Our goals can only be reached through a vehicle of a plan, in which we must fervently believe, and upon which we must vigorously act. There is no other route to success.
Goals are not enough. Wanting is not enough. Even planning is not enough.
The only way to achieve anything meaningful is through consistent action on a plan you genuinely believe in.
A goal without execution is fantasy. A plan without action is failure. No one else needs to understand your vision. No one else needs to believe in it. But you must. And you must act on it every single day. Nothing important happens passively. There are no shortcuts that survive contact with reality.
Most people don’t fail because they lack information or resources. They fail because they replace work with busyness. They consume advice instead of applying it, and search for the easiest route to success. The brain prefers the feeling of progress to the pain of progress. Planning, organising, researching, and consuming advice activate the same reward systems as real work, without the risk of failure. So we stay busy. We optimise. We prepare. And we don’t move.
Real progress begins when you stop asking what is easiest and start asking what you are willing to suffer for. Every meaningful goal carries discomfort. Avoiding that discomfort is the only true obstacle.

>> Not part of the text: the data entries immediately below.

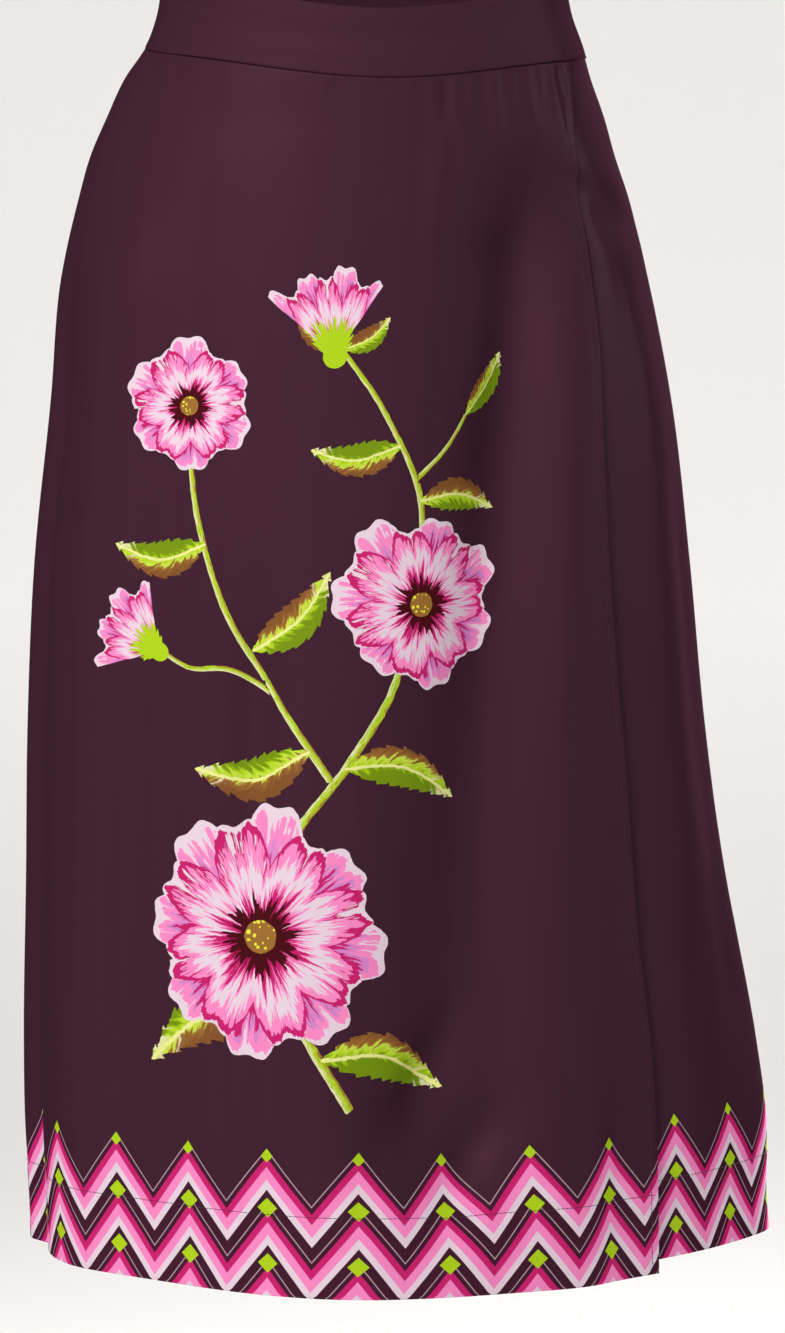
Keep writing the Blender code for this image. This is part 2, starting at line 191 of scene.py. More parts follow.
# Rows and columns of the shells, as stretches of so many equal steps
PANEL_ROWS = [(0, 7, 6), (7, 64, 24), (64, 678, 136), (678, 694, 16), (694, 734, 12),
              (734, 736, 1)]
UPPER_COLUMNS = [(0, 0.006, 1), (0.006, 0.6, 112), (0.6, 0.96, 96), (0.96, 0.995, 13),
                 (0.995, 1, 1)]
UNDER_COLUMNS = [(0, 0.008, 1), (0.008, 0.05, 10), (0.05, 0.992, 120), (0.992, 1, 1)]
BACK_COLUMNS = [(0, 0.006, 1), (0.006, 0.32, 48), (0.32, 0.34, 14), (0.34, 0.66, 48),
                (0.66, 0.68, 14), (0.68, 0.994, 48), (0.994, 1, 1)]
BAND_COLUMNS = [(0, 0.003, 1), (0.003, 0.997, 330), (0.997, 1, 1)]
BAND_ROWS = [(0, 0.05, 1), (0.05, 0.95, 18), (0.95, 1, 1)]
RIM_RINGS = 2

# Sewing thread: half its thickness, drawn a little stout to show
THREAD = 0.20 * MM
STITCH_PITCH, STITCH_LENGTH = 3.0 * MM, 2.5 * MM
STITCH_RINGS, STITCH_SIDES = 5, 6
STITCH_RISE, STITCH_SUNK = 1.15, 0.45  # of THREAD: the arch out of the cloth, and its ends below
TANGENT_STEP = 0.3 * MM
HEM_STITCH_LINE = 48.5 * MM  # above the hem
EDGE_STITCH_LINE = 6 * MM  # in from the free edge
EDGE_LIFT, EDGE_LIFT_WIDTH = 0.8 * MM, 16 * MM  # how far the free edge stands off lower down
EDGE_LIFT_FROM, EDGE_LIFT_EASE = 0.25, 0.3

# Printed border: a zigzag of bands that follows the hem
BORDER_TOP, BORDER_REPEAT, BORDER_ROW = 88 * MM, 55.3 * MM, 33 * MM
DIAMOND_PLACE, DIAMOND_LEAN, DIAMOND_HALF = 0.43, 1.1, 6.4 * MM

# Printed spray of flowers, in millimetres from the front's middle to the wearer's left, and up
# from the hem
Stem = namedtuple("Stem", "thick points")
STEMS = [Stem(*row) for row in (
    (2.6, [(-6, 112), (-30, 150), (-58, 205), (-46, 268), (-12, 318), (14, 362), (30, 415)]),
    (2.0, [(-20, 306), (-52, 352), (-84, 404), (-104, 462), (-112, 520)]),
    (1.8, [(34, 440), (30, 486), (8, 528), (-22, 566)]),
    (1.6, [(-56, 358), (-84, 372), (-112, 372), (-134, 384)]),
    (1.4, [(27, 492), (48, 512), (60, 530)]),
)]
Leaf = namedtuple("Leaf", "base tip bend width hue")
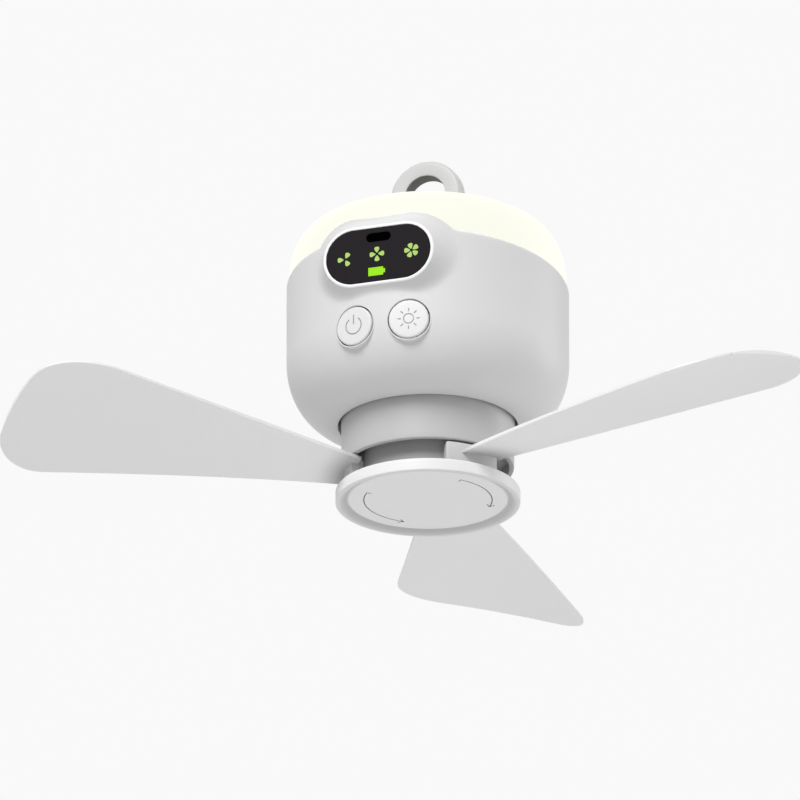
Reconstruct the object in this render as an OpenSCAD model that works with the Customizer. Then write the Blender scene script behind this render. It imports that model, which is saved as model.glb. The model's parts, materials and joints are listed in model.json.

There is only one route to success: decide, plan, act and keep acting.
- I spent years planning while executing almost nothing. Planning felt productive, but it was self-sabotage.
- I learned that all input and no output is still failure, no matter how busy it appears.
- Constantly consuming what the world offers while contributing nothing in return is a form of selfishness.
- Growth only began when I chose the discomfort of action over the comfort of preparation.
Identify the one thing you’ve been preparing for the longest. Then spend 30 minutes today doing the work you’ve been avoiding, without optimising, researching, or planning anything else.